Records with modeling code
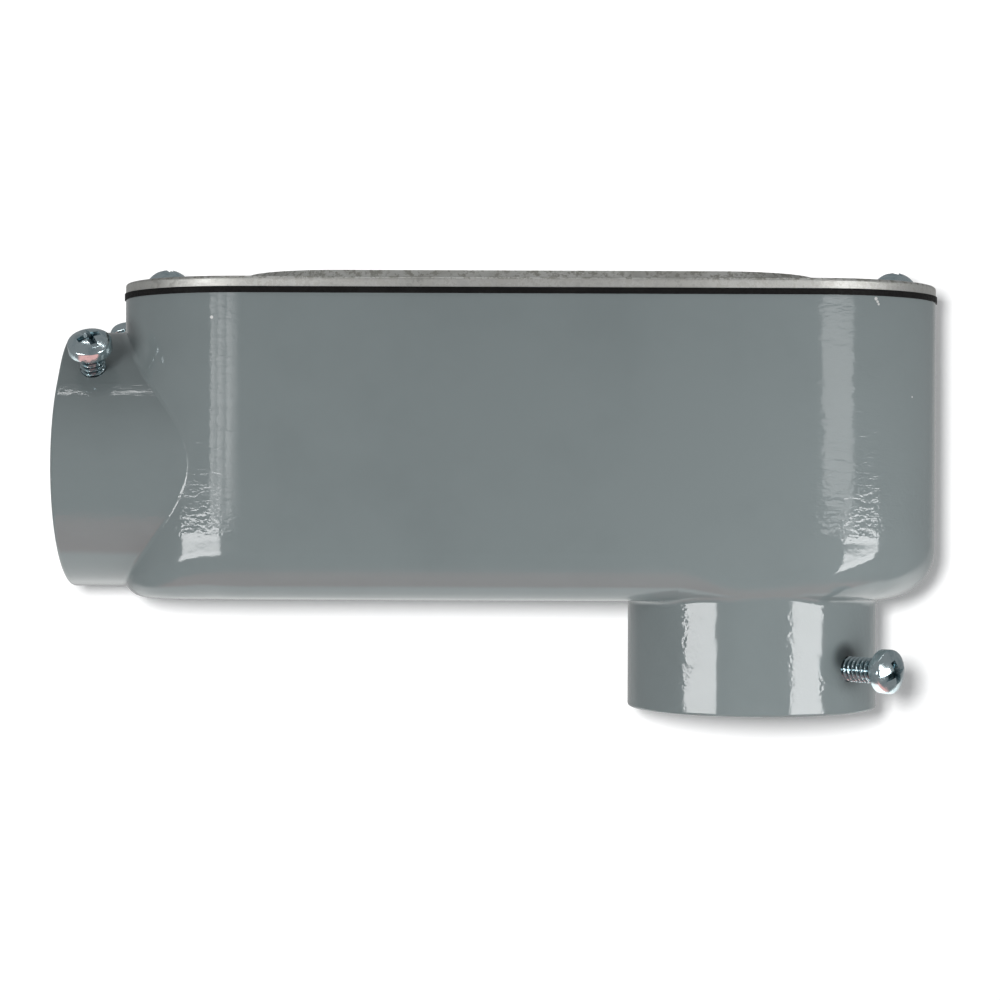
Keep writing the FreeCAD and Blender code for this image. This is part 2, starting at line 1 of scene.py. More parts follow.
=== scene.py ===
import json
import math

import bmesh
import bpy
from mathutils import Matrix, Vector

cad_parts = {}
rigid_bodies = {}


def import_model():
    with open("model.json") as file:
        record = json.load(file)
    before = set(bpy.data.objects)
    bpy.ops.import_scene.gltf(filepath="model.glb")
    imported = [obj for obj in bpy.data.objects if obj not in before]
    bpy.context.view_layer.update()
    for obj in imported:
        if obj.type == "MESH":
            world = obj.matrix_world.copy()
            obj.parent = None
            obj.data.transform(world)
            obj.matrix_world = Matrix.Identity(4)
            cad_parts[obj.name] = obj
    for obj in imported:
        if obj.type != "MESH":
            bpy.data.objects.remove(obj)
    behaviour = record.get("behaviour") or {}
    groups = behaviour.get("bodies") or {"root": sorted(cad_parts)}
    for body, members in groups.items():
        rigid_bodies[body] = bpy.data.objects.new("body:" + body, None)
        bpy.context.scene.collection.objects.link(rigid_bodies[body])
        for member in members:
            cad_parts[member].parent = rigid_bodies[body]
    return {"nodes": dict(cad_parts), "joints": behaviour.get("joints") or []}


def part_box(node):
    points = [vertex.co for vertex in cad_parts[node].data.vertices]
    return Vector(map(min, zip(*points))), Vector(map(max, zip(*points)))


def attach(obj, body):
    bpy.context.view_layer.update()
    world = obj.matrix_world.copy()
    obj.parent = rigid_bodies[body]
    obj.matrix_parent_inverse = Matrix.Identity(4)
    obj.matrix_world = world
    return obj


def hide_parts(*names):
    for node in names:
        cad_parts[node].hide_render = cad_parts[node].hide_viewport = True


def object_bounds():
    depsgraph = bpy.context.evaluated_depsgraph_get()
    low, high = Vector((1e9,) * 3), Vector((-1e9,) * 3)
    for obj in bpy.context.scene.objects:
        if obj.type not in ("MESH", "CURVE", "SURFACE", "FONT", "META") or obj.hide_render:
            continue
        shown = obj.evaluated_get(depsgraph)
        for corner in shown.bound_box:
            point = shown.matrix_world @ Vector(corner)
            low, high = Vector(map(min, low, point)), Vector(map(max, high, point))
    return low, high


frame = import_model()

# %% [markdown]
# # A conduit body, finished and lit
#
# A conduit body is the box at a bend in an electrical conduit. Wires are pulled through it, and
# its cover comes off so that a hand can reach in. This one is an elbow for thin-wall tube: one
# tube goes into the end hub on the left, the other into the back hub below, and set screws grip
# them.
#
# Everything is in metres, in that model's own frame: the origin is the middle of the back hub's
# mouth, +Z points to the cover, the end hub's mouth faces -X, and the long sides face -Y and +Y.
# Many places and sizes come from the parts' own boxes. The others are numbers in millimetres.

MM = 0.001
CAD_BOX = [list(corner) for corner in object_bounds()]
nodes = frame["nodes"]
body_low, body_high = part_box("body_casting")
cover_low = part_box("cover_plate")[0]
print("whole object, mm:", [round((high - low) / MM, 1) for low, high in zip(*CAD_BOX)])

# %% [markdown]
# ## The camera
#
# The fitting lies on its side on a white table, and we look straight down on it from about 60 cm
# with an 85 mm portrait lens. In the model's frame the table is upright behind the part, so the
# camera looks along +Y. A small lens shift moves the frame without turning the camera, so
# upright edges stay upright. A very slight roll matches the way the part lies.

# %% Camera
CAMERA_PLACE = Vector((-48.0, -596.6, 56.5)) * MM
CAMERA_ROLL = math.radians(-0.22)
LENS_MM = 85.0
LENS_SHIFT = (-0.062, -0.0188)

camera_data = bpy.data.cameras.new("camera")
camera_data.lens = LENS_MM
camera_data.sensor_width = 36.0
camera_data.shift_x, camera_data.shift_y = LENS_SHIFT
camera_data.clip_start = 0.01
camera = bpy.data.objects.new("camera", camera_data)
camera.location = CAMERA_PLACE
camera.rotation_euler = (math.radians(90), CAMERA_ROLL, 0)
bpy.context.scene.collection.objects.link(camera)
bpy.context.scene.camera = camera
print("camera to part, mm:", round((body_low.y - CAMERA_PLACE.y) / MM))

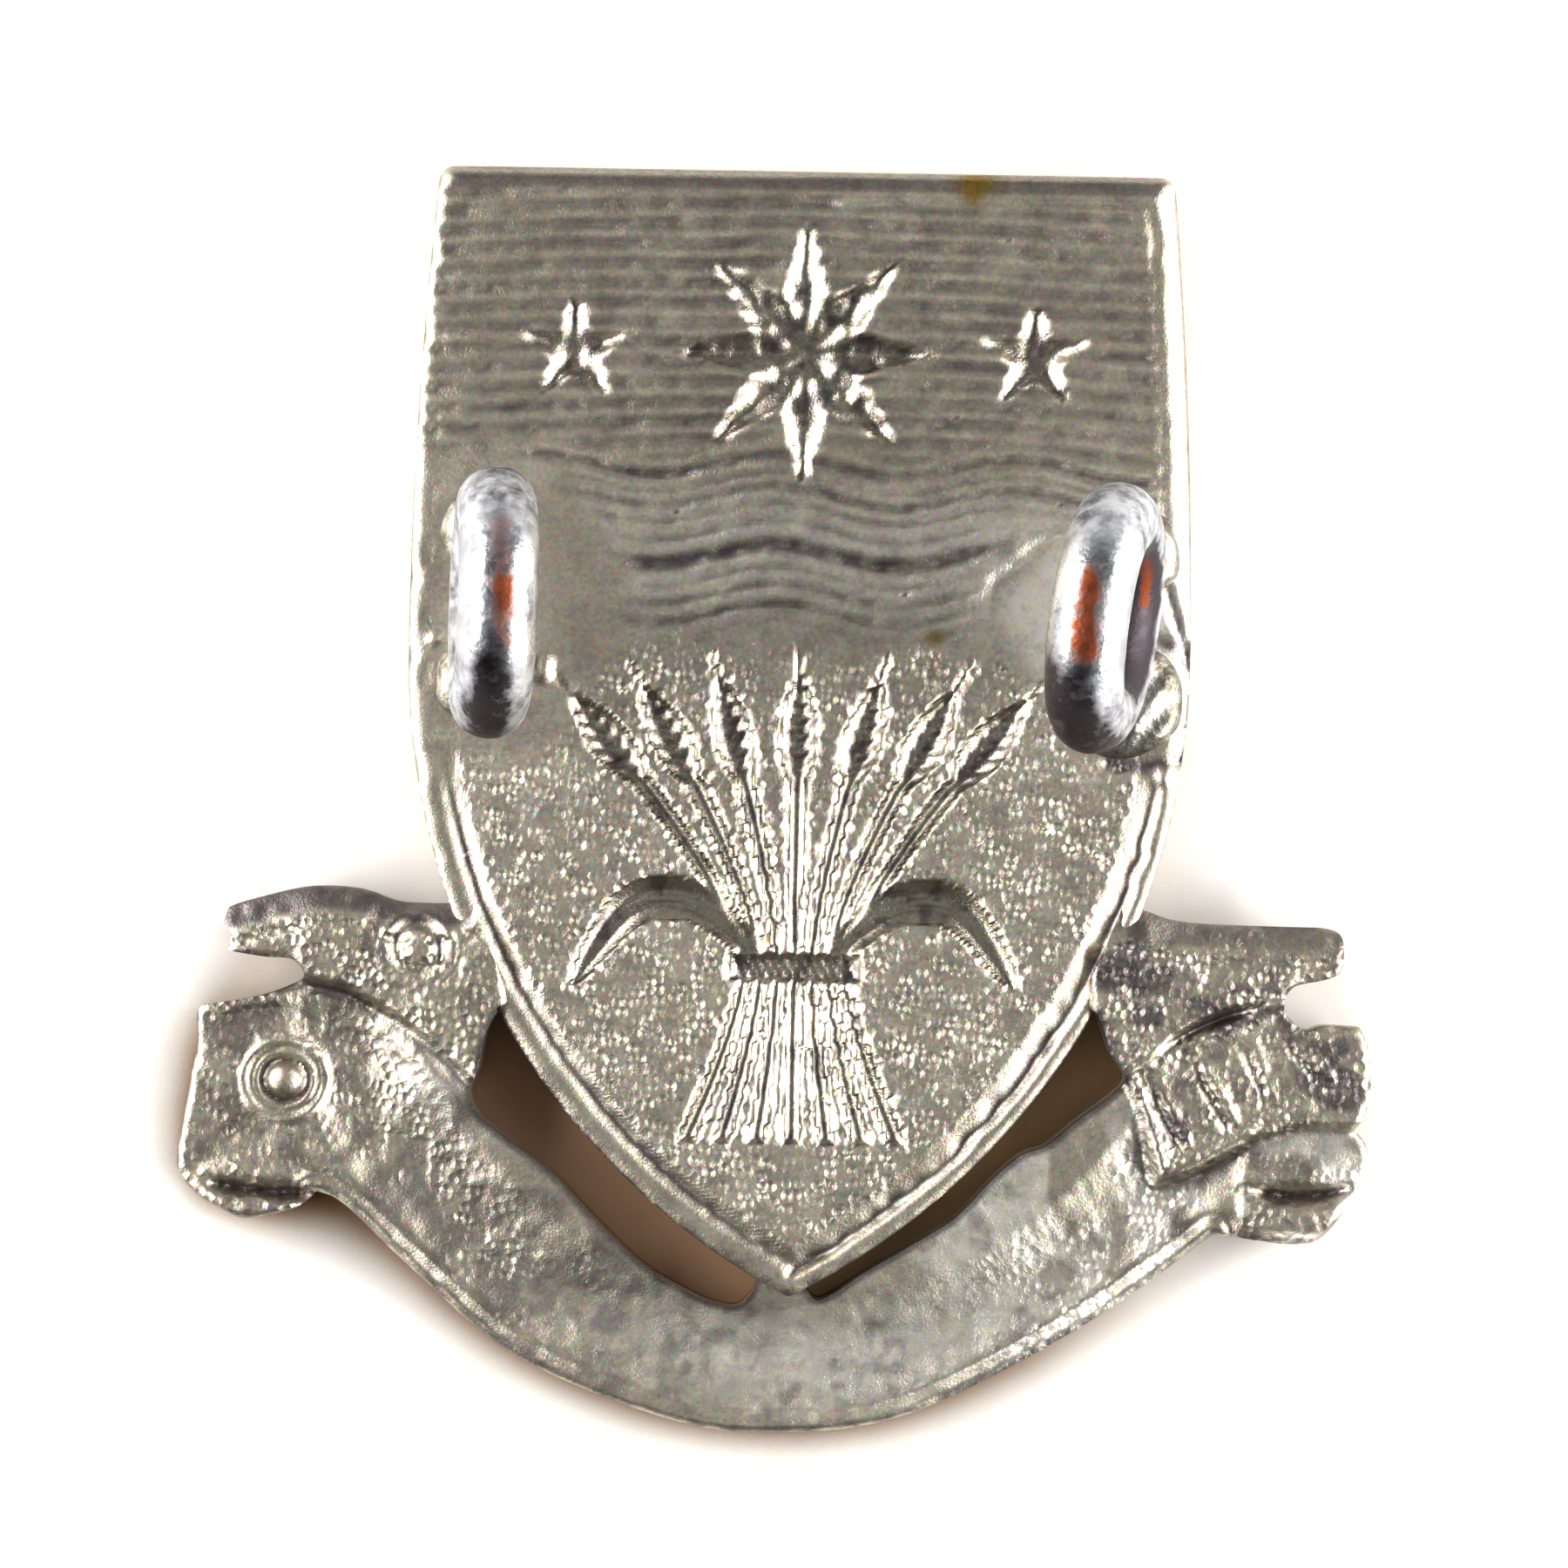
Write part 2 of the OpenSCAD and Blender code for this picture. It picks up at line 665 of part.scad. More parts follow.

# Task goal:
Only the number is wanted: how many lines above include the word "before"?

# Task result:
2